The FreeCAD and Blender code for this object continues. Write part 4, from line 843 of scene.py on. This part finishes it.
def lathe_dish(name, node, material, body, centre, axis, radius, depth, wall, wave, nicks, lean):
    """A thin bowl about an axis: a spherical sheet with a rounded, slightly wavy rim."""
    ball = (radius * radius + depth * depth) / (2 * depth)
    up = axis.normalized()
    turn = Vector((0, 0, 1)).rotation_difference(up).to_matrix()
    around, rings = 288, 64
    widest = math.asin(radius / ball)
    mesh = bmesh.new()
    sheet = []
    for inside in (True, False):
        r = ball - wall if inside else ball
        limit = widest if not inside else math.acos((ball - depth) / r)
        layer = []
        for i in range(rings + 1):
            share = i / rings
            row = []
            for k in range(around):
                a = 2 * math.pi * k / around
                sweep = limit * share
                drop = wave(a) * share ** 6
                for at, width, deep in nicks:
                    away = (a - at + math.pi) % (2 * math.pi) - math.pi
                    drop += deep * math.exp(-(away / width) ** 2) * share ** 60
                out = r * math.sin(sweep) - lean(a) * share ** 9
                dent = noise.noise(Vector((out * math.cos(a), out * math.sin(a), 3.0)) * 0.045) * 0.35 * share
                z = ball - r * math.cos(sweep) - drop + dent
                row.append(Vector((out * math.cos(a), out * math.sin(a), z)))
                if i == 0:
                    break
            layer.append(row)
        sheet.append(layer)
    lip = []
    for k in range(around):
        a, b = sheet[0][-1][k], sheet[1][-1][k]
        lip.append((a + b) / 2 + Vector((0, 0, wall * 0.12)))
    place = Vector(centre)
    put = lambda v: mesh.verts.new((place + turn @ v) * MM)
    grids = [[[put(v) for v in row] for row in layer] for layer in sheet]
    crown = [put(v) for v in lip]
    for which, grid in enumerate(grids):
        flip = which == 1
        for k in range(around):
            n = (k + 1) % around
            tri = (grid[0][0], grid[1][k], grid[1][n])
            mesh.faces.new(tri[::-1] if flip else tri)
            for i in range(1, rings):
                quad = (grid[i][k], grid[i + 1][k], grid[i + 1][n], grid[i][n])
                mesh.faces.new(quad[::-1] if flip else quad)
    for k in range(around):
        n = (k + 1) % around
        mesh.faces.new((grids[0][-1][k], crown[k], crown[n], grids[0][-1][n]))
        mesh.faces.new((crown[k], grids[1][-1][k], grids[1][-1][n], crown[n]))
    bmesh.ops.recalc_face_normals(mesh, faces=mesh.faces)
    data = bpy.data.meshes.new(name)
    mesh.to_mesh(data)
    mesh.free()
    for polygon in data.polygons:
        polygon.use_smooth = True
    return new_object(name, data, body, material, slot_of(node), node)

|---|

Write out the whole listing again, exactly as it stands.

**OUTPUT BELOW**.
The FreeCAD and Blender code for this object continues. Write part 4, from line 843 of scene.py on. This part finishes it.
def lathe_dish(name, node, material, body, centre, axis, radius, depth, wall, wave, nicks, lean):
    """A thin bowl about an axis: a spherical sheet with a rounded, slightly wavy rim."""
    ball = (radius * radius + depth * depth) / (2 * depth)
    up = axis.normalized()
    turn = Vector((0, 0, 1)).rotation_difference(up).to_matrix()
    around, rings = 288, 64
    widest = math.asin(radius / ball)
    mesh = bmesh.new()
    sheet = []
    for inside in (True, False):
        r = ball - wall if inside else ball
        limit = widest if not inside else math.acos((ball - depth) / r)
        layer = []
        for i in range(rings + 1):
            share = i / rings
            row = []
            for k in range(around):
                a = 2 * math.pi * k / around
                sweep = limit * share
                drop = wave(a) * share ** 6
                for at, width, deep in nicks:
                    away = (a - at + math.pi) % (2 * math.pi) - math.pi
                    drop += deep * math.exp(-(away / width) ** 2) * share ** 60
                out = r * math.sin(sweep) - lean(a) * share ** 9
                dent = noise.noise(Vector((out * math.cos(a), out * math.sin(a), 3.0)) * 0.045) * 0.35 * share
                z = ball - r * math.cos(sweep) - drop + dent
                row.append(Vector((out * math.cos(a), out * math.sin(a), z)))
                if i == 0:
                    break
            layer.append(row)
        sheet.append(layer)
    lip = []
    for k in range(around):
        a, b = sheet[0][-1][k], sheet[1][-1][k]
        lip.append((a + b) / 2 + Vector((0, 0, wall * 0.12)))
    place = Vector(centre)
    put = lambda v: mesh.verts.new((place + turn @ v) * MM)
    grids = [[[put(v) for v in row] for row in layer] for layer in sheet]
    crown = [put(v) for v in lip]
    for which, grid in enumerate(grids):
        flip = which == 1
        for k in range(around):
            n = (k + 1) % around
            tri = (grid[0][0], grid[1][k], grid[1][n])
            mesh.faces.new(tri[::-1] if flip else tri)
            for i in range(1, rings):
                quad = (grid[i][k], grid[i + 1][k], grid[i + 1][n], grid[i][n])
                mesh.faces.new(quad[::-1] if flip else quad)
    for k in range(around):
        n = (k + 1) % around
        mesh.faces.new((grids[0][-1][k], crown[k], crown[n], grids[0][-1][n]))
        mesh.faces.new((crown[k], grids[1][-1][k], grids[1][-1][n], crown[n]))
    bmesh.ops.recalc_face_normals(mesh, faces=mesh.faces)
    data = bpy.data.meshes.new(name)
    mesh.to_mesh(data)
    mesh.free()
    for polygon in data.polygons:
        polygon.use_smooth = True
    return new_object(name, data, body, material, slot_of(node), node)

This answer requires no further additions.